Reproduce, word for word, only the lines from the one containing "function addPly(name, geometry, color)" through the one containing "obj.matrix_world = Matrix.Identity(4)", both included.

begin GIVEN INFORMATION

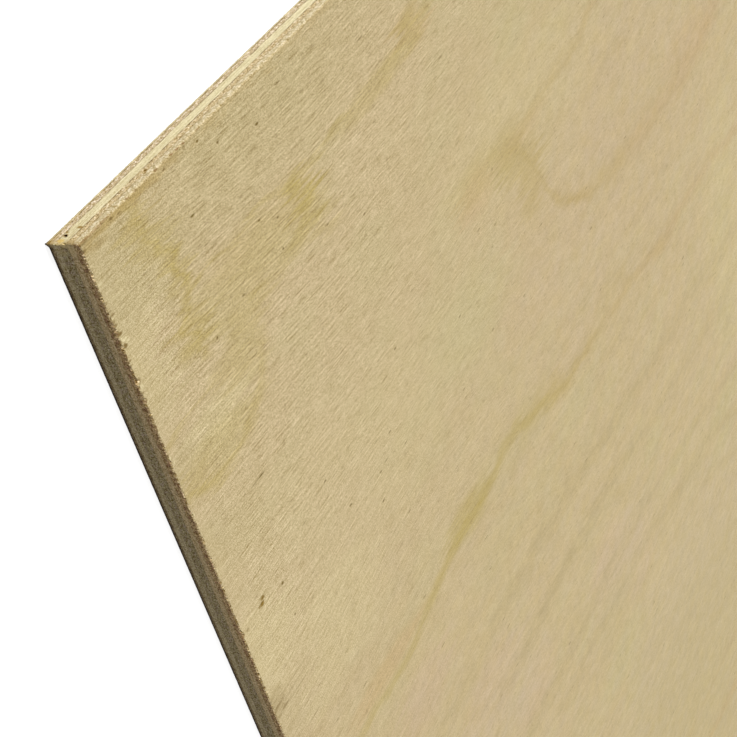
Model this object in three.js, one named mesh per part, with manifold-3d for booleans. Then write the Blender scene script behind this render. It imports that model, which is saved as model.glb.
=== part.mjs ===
// A sheet of five-ply birch plywood, lying flat with its sanded face up.
// Millimetres, +Z up. The origin is the middle of the underside, and the face
// grain runs along X, the length of the sheet.

import * as THREE from 'three';
import { mergeVertices } from 'three/addons/utils/BufferGeometryUtils.js';
import Module from 'manifold-3d';

const wasm = await Module();
wasm.setup();

// ---- Driving dimensions ----------------------------------------------------

const sheetLength = 1220; // along the face grain
const sheetWidth = 610; // across the face grain

// Each veneer's thickness. The grain of the crossbands runs across the sheet.
const backVeneerThickness = 0.75;
const lowerCrossbandThickness = 1.125;
const centreCoreThickness = 1.75;
const upperCrossbandThickness = 1.125;
const faceVeneerThickness = 1.25;

// The saw leaves the short edges of the outer veneers splintered, because it
// crosses their fibres there. The long edges only lose their sharp arris.
const splinterPitch = 1.5; // between two torn bundles of fibres
const splinterDepth = 0.4; // how far back from the cut most of them tear
const rippleLength = 5; // between two changes in the worn long arris
const rippleDepth = 0.16; // how much more than the least wear it loses
const arrisWear = 0.1; // the least that any arris has lost
const tearSteepness = 0.6; // a tear's drop down the edge for each mm back

// Larger chips in the face veneer, each by its edge, the distance of its middle
// from the end where that edge starts, its width along the edge and its depth.
const faceChips = [
  { edge: 'left', at: 16, width: 8, depth: 0.4 },
  { edge: 'left', at: 27, width: 7, depth: 0.3 },
  { edge: 'left', at: 80, width: 5, depth: 0.3 },
  { edge: 'back', at: sheetLength - 20, width: 24, depth: 0.2 },
];

const cutterMargin = 1; // how far a cutting solid stands clear of the sheet

// ---- Colours ---------------------------------------------------------------

const sandedBirch = 0xd0b98c; // pale face veneer
const endGrainBirch = 0xc3ac84; // crossbands, duller where their ends show
const coreBirch = 0xdfd0a4; // the palest layer

// ---- The sheet's edges -----------------------------------------------------

const left = -sheetLength / 2;
const right = sheetLength / 2;
const front = -sheetWidth / 2;
const back = sheetWidth / 2;

// Each edge starts at one corner, runs along the sheet to the next, and has the
// direction that points into the wood.
const edges = {
  left: { start: [left, back], along: [0, -1], inward: [1, 0], length: sheetWidth },
  front: { start: [left, front], along: [1, 0], inward: [0, 1], length: sheetLength },
  right: { start: [right, front], along: [0, 1], inward: [-1, 0], length: sheetWidth },
  back: { start: [right, back], along: [-1, 0], inward: [0, -1], length: sheetLength },
};

const crossesGrain = (name) => name === 'left' || name === 'right';

// A repeatable stream of numbers from 0 to 1.
function seededRandom(seed) {
  const multiplier = 16807;
  const modulus = 2147483647;
  let state = seed;
  return () => {
    state = (state * multiplier) % modulus;
    return state / modulus;
  };
}

// How much a chip adds to the tear at a distance along its edge: a rounded
// bite, deepest in the middle of its width.
function chipDepth(chip, distance) {
  const fromMiddle = Math.abs(distance - chip.at) / (chip.width / 2);
  return fromMiddle < 1 ? chip.depth * Math.cos((fromMiddle * Math.PI) / 2) ** 2 : 0;
}

// The torn arris of one edge, as stations from one end to the other. Each has
// its distance along the edge and how far the wood is torn back there.
function tornArris(name, chips, random) {
  const { length } = edges[name];
  const pitch = crossesGrain(name) ? splinterPitch : rippleLength;
  const extraDepth = crossesGrain(name) ? splinterDepth : rippleDepth;
  const count = Math.round(length / pitch);
  const chipsHere = chips.filter((chip) => chip.edge === name);
  return Array.from({ length: count + 1 }, (_, i) => {
    const distance = (length * i) / count;
    const bite = chipsHere.reduce((sum, chip) => sum + chipDepth(chip, distance), 0);
    return { distance, tear: arrisWear + extraDepth * random() ** 2 + bite };
  });
}

// ---- Solids ----------------------------------------------------------------

// A closed geometry as a solid that can be cut.
function solidFrom(geometry) {
  const bare = geometry.clone();
  bare.deleteAttribute('normal');
  bare.deleteAttribute('uv');
  const merged = mergeVertices(bare);
  return new wasm.Manifold(new wasm.Mesh({
    numProp: 3,
    vertProperties: new Float32Array(merged.attributes.position.array),
    triVerts: new Uint32Array(merged.index.array),
  }));
}

function geometryFrom(solid) {
  const { vertProperties, triVerts } = solid.getMesh();
  const geometry = new THREE.BufferGeometry();
  geometry.setAttribute('position', new THREE.BufferAttribute(vertProperties, 3));
  geometry.setIndex(new THREE.BufferAttribute(triVerts, 1));
  geometry.computeVertexNormals();
  return geometry;
}

// A whole veneer between two levels. Both heights are written into the vertices,
// so that two veneers that meet share exactly the same plane.
function veneerBlank(bottom, top) {
  const blank = new THREE.BoxGeometry(sheetLength, sheetWidth, 1);
  const position = blank.attributes.position;
  for (let i = 0; i < position.count; i += 1) {
    position.setZ(i, position.getZ(i) < 0 ? bottom : top);
  }
  return blank;
}

// The solid that takes the torn wood off one edge of a veneer. Its section is
// the corner outside the tear, lofted along the edge from station to station.
// side is 1 for a face on top and -1 for one underneath.
function tearCutter(name, stations, faceLevel, side) {
  const { start, along, inward } = edges[name];
  const beforeStart = { distance: -cutterMargin, tear: stations[0].tear };
  const pastEnd = { distance: edges[name].length + cutterMargin, tear: stations.at(-1).tear };
  const rings = [beforeStart, ...stations.slice(1, -1), pastEnd].map(({ distance, tear }) => {
    const drop = tear * tearSteepness;
    const section = [ // distance in from the cut, height above the face
      [tear, 0],
      [tear, cutterMargin],
      [-cutterMargin, cutterMargin],
      [-cutterMargin, -drop],
      [0, -drop],
    ];
    return section.map(([depth, height]) => [
      start[0] + along[0] * distance + inward[0] * depth,
      start[1] + along[1] * distance + inward[1] * depth,
      faceLevel + side * height,
    ]);
  });
  const corners = rings[0].length;
  const triangles = [];
  for (let ring = 0; ring < rings.length - 1; ring += 1) {
    for (let corner = 0; corner < corners; corner += 1) {
      const here = ring * corners + corner;
      const next = ring * corners + ((corner + 1) % corners);
      triangles.push([here, next, next + corners], [here, next + corners, here + corners]);
    }
  }
  const last = (rings.length - 1) * corners;
  for (let corner = 1; corner < corners - 1; corner += 1) {
    triangles.push([0, corner + 1, corner], [last, last + corner, last + corner + 1]);
  }
  if (side < 0) triangles.forEach((triangle) => triangle.reverse());
  const cutter = new THREE.BufferGeometry();
  cutter.setAttribute('position', new THREE.Float32BufferAttribute(rings.flat(2), 3));
  cutter.setIndex(triangles.flat());
  return cutter;
}

// An outer veneer: its face is sanded flat, and torn all the way round where it
// meets the sawn edges. glueLevel is the height of its glued side.
function outerVeneer(glueLevel, faceLevel, chips, seed) {
  const side = Math.sign(faceLevel - glueLevel);
  const random = seededRandom(seed);
  let veneer = solidFrom(veneerBlank(Math.min(glueLevel, faceLevel), Math.max(glueLevel, faceLevel)));
  for (const name of Object.keys(edges)) {
    const stations = tornArris(name, chips, random);
    veneer = veneer.subtract(solidFrom(tearCutter(name, stations, faceLevel, side)));
  }
  return geometryFrom(veneer);
}

// ---- Lay-up ----------------------------------------------------------------

const glueLine1 = backVeneerThickness;
const glueLine2 = glueLine1 + lowerCrossbandThickness;
const glueLine3 = glueLine2 + centreCoreThickness;
const glueLine4 = glueLine3 + upperCrossbandThickness;
const faceLevel = glueLine4 + faceVeneerThickness;
const backLevel = 0;

const sheet = new THREE.Group();

function addPly(name, geometry, color) {
  const material = new THREE.MeshStandardMaterial({ color, roughness: 0.7, metalness: 0 });
  material.flatShading = true;
  const ply = new THREE.Mesh(geometry, material);
  ply.name = name;
  sheet.add(ply);
}

addPly('back_veneer', outerVeneer(glueLine1, backLevel, [], 4177), sandedBirch);
addPly('lower_crossband', veneerBlank(glueLine1, glueLine2), endGrainBirch);
addPly('centre_core', veneerBlank(glueLine2, glueLine3), coreBirch);
addPly('upper_crossband', veneerBlank(glueLine3, glueLine4), endGrainBirch);
addPly('face_veneer', outerVeneer(glueLine4, faceLevel, faceChips, 9241), sandedBirch);

export default sheet;
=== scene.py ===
import math

import bpy
from mathutils import Matrix, Vector


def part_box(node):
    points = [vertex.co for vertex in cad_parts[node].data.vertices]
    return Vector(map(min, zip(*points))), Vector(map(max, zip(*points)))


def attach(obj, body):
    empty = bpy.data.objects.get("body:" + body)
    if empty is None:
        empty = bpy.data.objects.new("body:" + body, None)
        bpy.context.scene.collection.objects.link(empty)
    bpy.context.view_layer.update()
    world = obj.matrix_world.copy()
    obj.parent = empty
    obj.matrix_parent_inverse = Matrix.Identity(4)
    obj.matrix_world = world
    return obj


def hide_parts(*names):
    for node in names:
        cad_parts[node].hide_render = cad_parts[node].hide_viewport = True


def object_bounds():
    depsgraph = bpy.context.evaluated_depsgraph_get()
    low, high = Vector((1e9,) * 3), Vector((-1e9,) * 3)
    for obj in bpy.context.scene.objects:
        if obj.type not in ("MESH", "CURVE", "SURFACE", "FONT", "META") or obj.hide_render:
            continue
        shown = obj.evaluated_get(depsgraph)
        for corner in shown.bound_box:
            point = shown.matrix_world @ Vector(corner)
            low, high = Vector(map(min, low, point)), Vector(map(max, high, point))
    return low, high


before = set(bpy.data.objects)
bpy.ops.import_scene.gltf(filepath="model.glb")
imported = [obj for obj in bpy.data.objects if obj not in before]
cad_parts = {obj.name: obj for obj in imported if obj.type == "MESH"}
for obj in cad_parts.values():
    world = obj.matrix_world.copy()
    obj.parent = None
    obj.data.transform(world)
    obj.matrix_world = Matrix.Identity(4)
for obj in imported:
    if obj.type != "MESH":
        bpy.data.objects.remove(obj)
cadLow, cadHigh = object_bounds()

mm = 0.001
sheetLength = (cadHigh.x - cadLow.x) / mm
sheetWidth = (cadHigh.y - cadLow.y) / mm
halfLength, halfWidth = sheetLength / 2, sheetWidth / 2
nearCorner = Vector((cadLow.x, cadHigh.y, 0))  # the corner that the camera stands over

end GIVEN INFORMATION

## ANSWER FOR THIS EXERCISE
function addPly(name, geometry, color) {
  const material = new THREE.MeshStandardMaterial({ color, roughness: 0.7, metalness: 0 });
  material.flatShading = true;
  const ply = new THREE.Mesh(geometry, material);
  ply.name = name;
  sheet.add(ply);
}

addPly('back_veneer', outerVeneer(glueLine1, backLevel, [], 4177), sandedBirch);
addPly('lower_crossband', veneerBlank(glueLine1, glueLine2), endGrainBirch);
addPly('centre_core', veneerBlank(glueLine2, glueLine3), coreBirch);
addPly('upper_crossband', veneerBlank(glueLine3, glueLine4), endGrainBirch);
addPly('face_veneer', outerVeneer(glueLine4, faceLevel, faceChips, 9241), sandedBirch);

export default sheet;
=== scene.py ===
import math

import bpy
from mathutils import Matrix, Vector


def part_box(node):
    points = [vertex.co for vertex in cad_parts[node].data.vertices]
    return Vector(map(min, zip(*points))), Vector(map(max, zip(*points)))


def attach(obj, body):
    empty = bpy.data.objects.get("body:" + body)
    if empty is None:
        empty = bpy.data.objects.new("body:" + body, None)
        bpy.context.scene.collection.objects.link(empty)
    bpy.context.view_layer.update()
    world = obj.matrix_world.copy()
    obj.parent = empty
    obj.matrix_parent_inverse = Matrix.Identity(4)
    obj.matrix_world = world
    return obj


def hide_parts(*names):
    for node in names:
        cad_parts[node].hide_render = cad_parts[node].hide_viewport = True


def object_bounds():
    depsgraph = bpy.context.evaluated_depsgraph_get()
    low, high = Vector((1e9,) * 3), Vector((-1e9,) * 3)
    for obj in bpy.context.scene.objects:
        if obj.type not in ("MESH", "CURVE", "SURFACE", "FONT", "META") or obj.hide_render:
            continue
        shown = obj.evaluated_get(depsgraph)
        for corner in shown.bound_box:
            point = shown.matrix_world @ Vector(corner)
            low, high = Vector(map(min, low, point)), Vector(map(max, high, point))
    return low, high


before = set(bpy.data.objects)
bpy.ops.import_scene.gltf(filepath="model.glb")
imported = [obj for obj in bpy.data.objects if obj not in before]
cad_parts = {obj.name: obj for obj in imported if obj.type == "MESH"}
for obj in cad_parts.values():
    world = obj.matrix_world.copy()
    obj.parent = None
    obj.data.transform(world)
    obj.matrix_world = Matrix.Identity(4)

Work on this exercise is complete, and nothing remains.